▶ **Data shown**:
------------------------------------------------------------
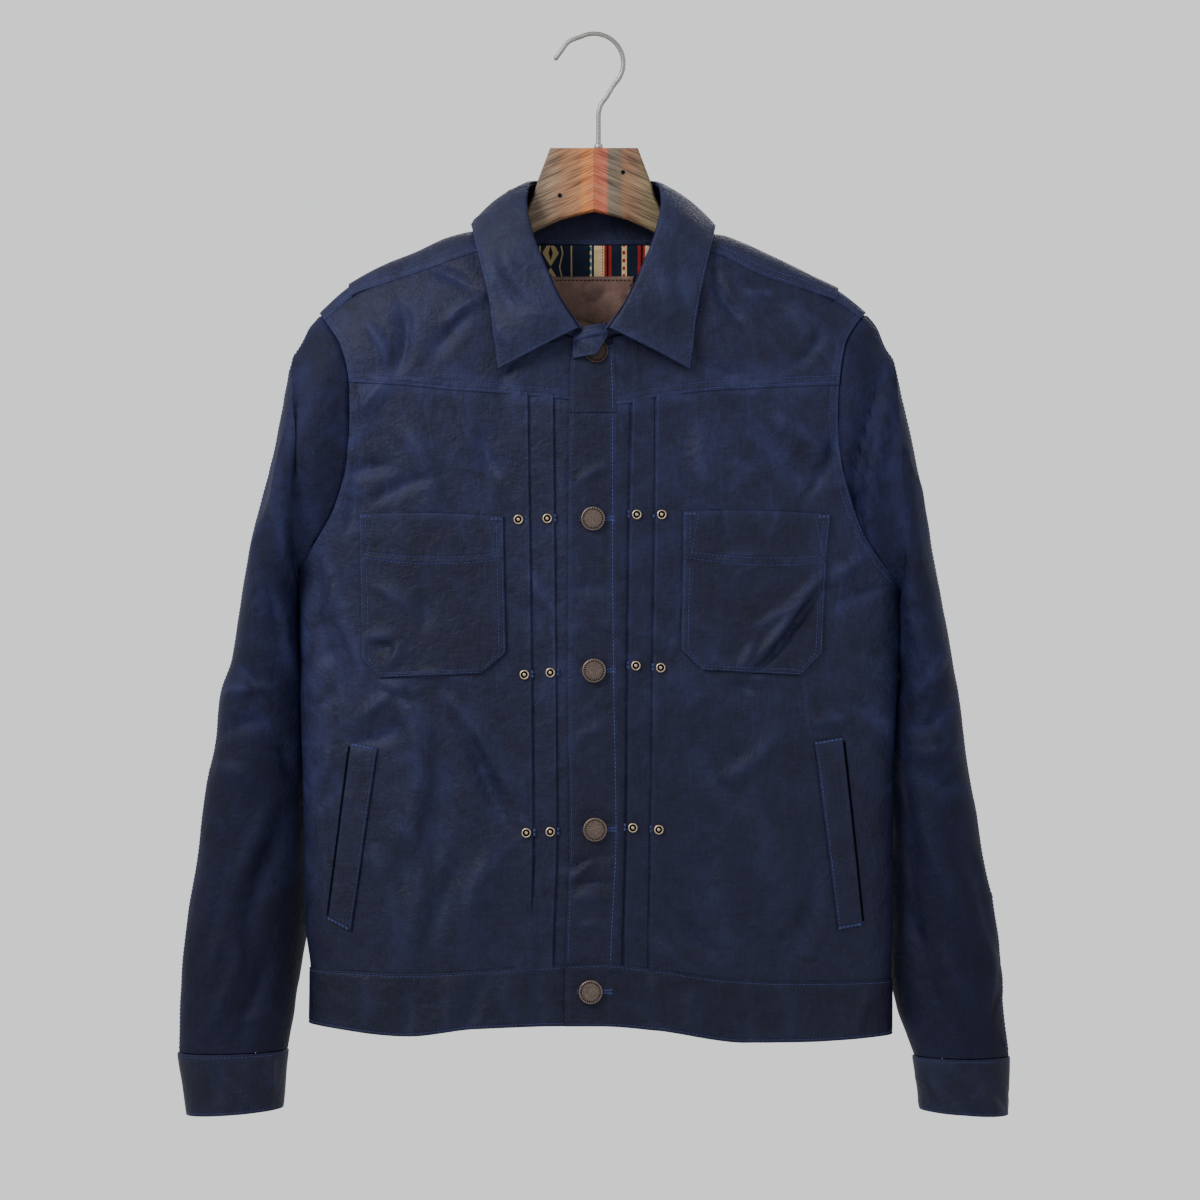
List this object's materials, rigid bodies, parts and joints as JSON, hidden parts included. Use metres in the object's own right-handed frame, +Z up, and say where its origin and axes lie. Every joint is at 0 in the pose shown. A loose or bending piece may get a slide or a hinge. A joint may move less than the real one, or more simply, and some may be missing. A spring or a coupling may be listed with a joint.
{
  "type": "waxed cotton jacket on a wooden hanger",
  "caption": "Buttoned waxed cotton trucker-style jacket hung on a flat wooden hanger with a wire hook; chest patch pockets, slanted side pockets, pleated fronts",
  "frame": {"origin": "where a peg carries the hook: the inner top of its bend", "axes": "+X to the right seen from the front, -Y out of the jacket's front, +Z up"},
  "size_m": [0.6677, 0.1216, 0.8677],
  "materials": {
    "waxed_cotton": "matt waxed cotton, dark navy, with tone-on-tone stitching",
    "lining_cloth": "woven cotton, dark blue with upright stripes",
    "brown_leather": "matt brown leather, bare",
    "button_metal": "aged copper",
    "rivet_metal": "aged brass",
    "hanger_wood": "reclaimed wood, matt",
    "hook_wire": "dull steel wire"
  },
  "bodies": {
    "root": {"front_panel_left": "waxed_cotton", "front_yoke_left": "waxed_cotton", "sleeve_front_left": "waxed_cotton", "sleeve_back_left": "waxed_cotton", "cuff_left": "waxed_cotton", "hem_band_left": "waxed_cotton", "pocket_left": "waxed_cotton", "pocket_top_left": "waxed_cotton", "welt_left": "waxed_cotton", "front_panel_right": "waxed_cotton", "front_yoke_right": "waxed_cotton", "sleeve_front_right": "waxed_cotton", "sleeve_back_right": "waxed_cotton", "cuff_right": "waxed_cotton", "hem_band_right": "waxed_cotton", "pocket_right": "waxed_cotton", "pocket_top_right": "waxed_cotton", "welt_right": "waxed_cotton", "back_panel": "waxed_cotton", "hem_band_back": "waxed_cotton", "placket_upper": "waxed_cotton", "placket_lower": "waxed_cotton", "collar_leaf": "waxed_cotton", "collar_stand": "waxed_cotton", "button_0": "button_metal", "button_1": "button_metal", "button_2": "button_metal", "button_3": "button_metal", "button_4": "button_metal", "rivet_00": "rivet_metal", "rivet_01": "rivet_metal", "rivet_02": "rivet_metal", "rivet_03": "rivet_metal", "rivet_04": "rivet_metal", "rivet_05": "rivet_metal", "rivet_06": "rivet_metal", "rivet_07": "rivet_metal", "rivet_08": "rivet_metal", "rivet_09": "rivet_metal", "rivet_10": "rivet_metal", "rivet_11": "rivet_metal", "neck_lining": "lining_cloth", "leather_patch": "brown_leather", "hanger_wood": "hanger_wood", "hanger_hook": "hook_wire"}
  },
  "joints": []
}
------------------------------------------------------------
▶ **What you are asked to do**:
Could you quote the material above in full, exactly as it stands?

▶ **Exercise answer**:
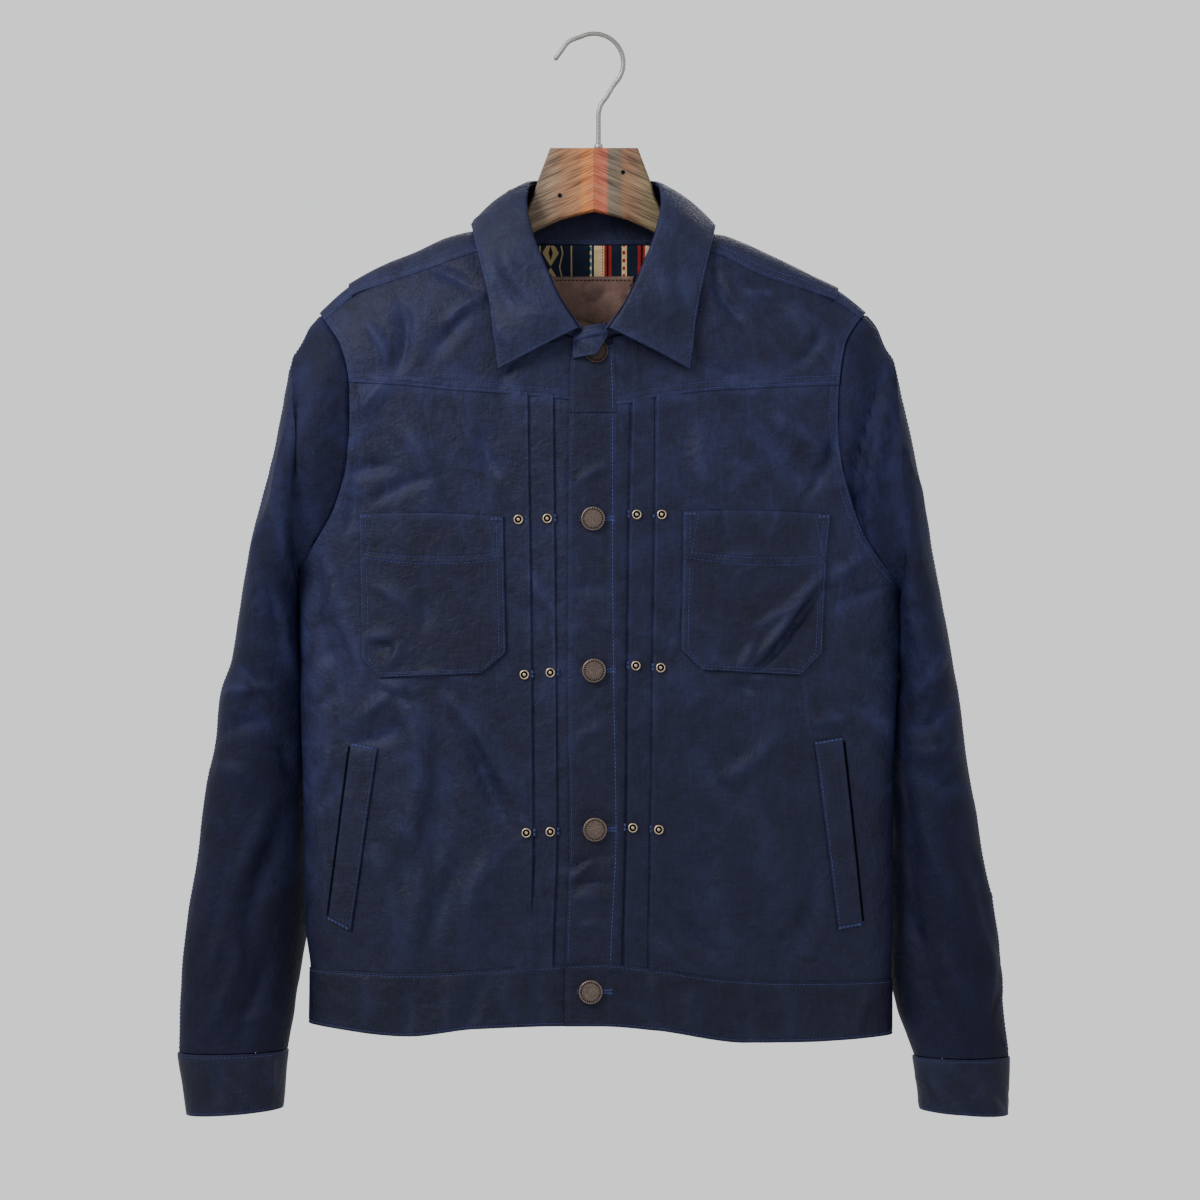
List this object's materials, rigid bodies, parts and joints as JSON, hidden parts included. Use metres in the object's own right-handed frame, +Z up, and say where its origin and axes lie. Every joint is at 0 in the pose shown. A loose or bending piece may get a slide or a hinge. A joint may move less than the real one, or more simply, and some may be missing. A spring or a coupling may be listed with a joint.
{
  "type": "waxed cotton jacket on a wooden hanger",
  "caption": "Buttoned waxed cotton trucker-style jacket hung on a flat wooden hanger with a wire hook; chest patch pockets, slanted side pockets, pleated fronts",
  "frame": {"origin": "where a peg carries the hook: the inner top of its bend", "axes": "+X to the right seen from the front, -Y out of the jacket's front, +Z up"},
  "size_m": [0.6677, 0.1216, 0.8677],
  "materials": {
    "waxed_cotton": "matt waxed cotton, dark navy, with tone-on-tone stitching",
    "lining_cloth": "woven cotton, dark blue with upright stripes",
    "brown_leather": "matt brown leather, bare",
    "button_metal": "aged copper",
    "rivet_metal": "aged brass",
    "hanger_wood": "reclaimed wood, matt",
    "hook_wire": "dull steel wire"
  },
  "bodies": {
    "root": {"front_panel_left": "waxed_cotton", "front_yoke_left": "waxed_cotton", "sleeve_front_left": "waxed_cotton", "sleeve_back_left": "waxed_cotton", "cuff_left": "waxed_cotton", "hem_band_left": "waxed_cotton", "pocket_left": "waxed_cotton", "pocket_top_left": "waxed_cotton", "welt_left": "waxed_cotton", "front_panel_right": "waxed_cotton", "front_yoke_right": "waxed_cotton", "sleeve_front_right": "waxed_cotton", "sleeve_back_right": "waxed_cotton", "cuff_right": "waxed_cotton", "hem_band_right": "waxed_cotton", "pocket_right": "waxed_cotton", "pocket_top_right": "waxed_cotton", "welt_right": "waxed_cotton", "back_panel": "waxed_cotton", "hem_band_back": "waxed_cotton", "placket_upper": "waxed_cotton", "placket_lower": "waxed_cotton", "collar_leaf": "waxed_cotton", "collar_stand": "waxed_cotton", "button_0": "button_metal", "button_1": "button_metal", "button_2": "button_metal", "button_3": "button_metal", "button_4": "button_metal", "rivet_00": "rivet_metal", "rivet_01": "rivet_metal", "rivet_02": "rivet_metal", "rivet_03": "rivet_metal", "rivet_04": "rivet_metal", "rivet_05": "rivet_metal", "rivet_06": "rivet_metal", "rivet_07": "rivet_metal", "rivet_08": "rivet_metal", "rivet_09": "rivet_metal", "rivet_10": "rivet_metal", "rivet_11": "rivet_metal", "neck_lining": "lining_cloth", "leather_patch": "brown_leather", "hanger_wood": "hanger_wood", "hanger_hook": "hook_wire"}
  },
  "joints": []
}